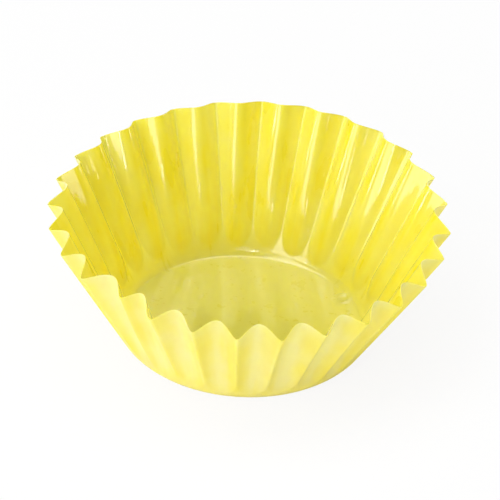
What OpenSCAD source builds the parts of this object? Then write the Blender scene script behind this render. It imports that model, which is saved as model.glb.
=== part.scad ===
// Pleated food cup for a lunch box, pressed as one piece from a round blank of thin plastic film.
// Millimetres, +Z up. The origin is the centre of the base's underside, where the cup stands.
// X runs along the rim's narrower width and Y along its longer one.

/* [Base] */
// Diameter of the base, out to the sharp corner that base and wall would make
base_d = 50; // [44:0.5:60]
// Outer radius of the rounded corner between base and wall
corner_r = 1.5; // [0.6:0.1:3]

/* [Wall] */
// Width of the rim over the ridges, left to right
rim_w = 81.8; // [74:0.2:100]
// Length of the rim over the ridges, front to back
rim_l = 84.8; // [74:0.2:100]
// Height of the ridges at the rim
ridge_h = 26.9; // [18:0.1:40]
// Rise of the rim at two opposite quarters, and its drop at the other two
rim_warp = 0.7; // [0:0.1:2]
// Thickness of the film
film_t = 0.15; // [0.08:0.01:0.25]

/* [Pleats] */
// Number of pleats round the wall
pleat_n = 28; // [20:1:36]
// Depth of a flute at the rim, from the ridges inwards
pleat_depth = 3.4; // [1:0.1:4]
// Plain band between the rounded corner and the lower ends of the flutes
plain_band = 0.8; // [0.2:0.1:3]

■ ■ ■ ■

**Challenge:**
Give an exact repetition of all the material.

**Worked answer:**
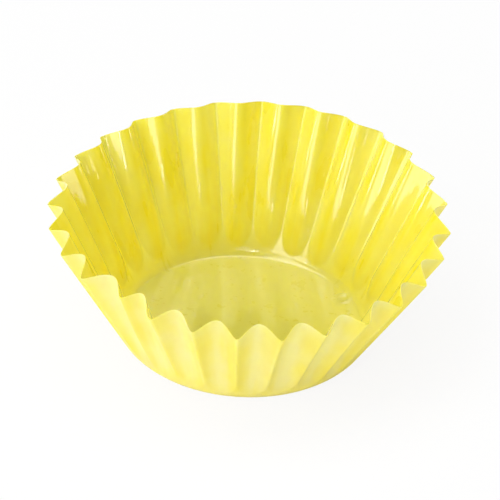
What OpenSCAD source builds the parts of this object? Then write the Blender scene script behind this render. It imports that model, which is saved as model.glb.
=== part.scad ===
// Pleated food cup for a lunch box, pressed as one piece from a round blank of thin plastic film.
// Millimetres, +Z up. The origin is the centre of the base's underside, where the cup stands.
// X runs along the rim's narrower width and Y along its longer one.

/* [Base] */
// Diameter of the base, out to the sharp corner that base and wall would make
base_d = 50; // [44:0.5:60]
// Outer radius of the rounded corner between base and wall
corner_r = 1.5; // [0.6:0.1:3]

/* [Wall] */
// Width of the rim over the ridges, left to right
rim_w = 81.8; // [74:0.2:100]
// Length of the rim over the ridges, front to back
rim_l = 84.8; // [74:0.2:100]
// Height of the ridges at the rim
ridge_h = 26.9; // [18:0.1:40]
// Rise of the rim at two opposite quarters, and its drop at the other two
rim_warp = 0.7; // [0:0.1:2]
// Thickness of the film
film_t = 0.15; // [0.08:0.01:0.25]

/* [Pleats] */
// Number of pleats round the wall
pleat_n = 28; // [20:1:36]
// Depth of a flute at the rim, from the ridges inwards
pleat_depth = 3.4; // [1:0.1:4]
// Plain band between the rounded corner and the lower ends of the flutes
plain_band = 0.8; // [0.2:0.1:3]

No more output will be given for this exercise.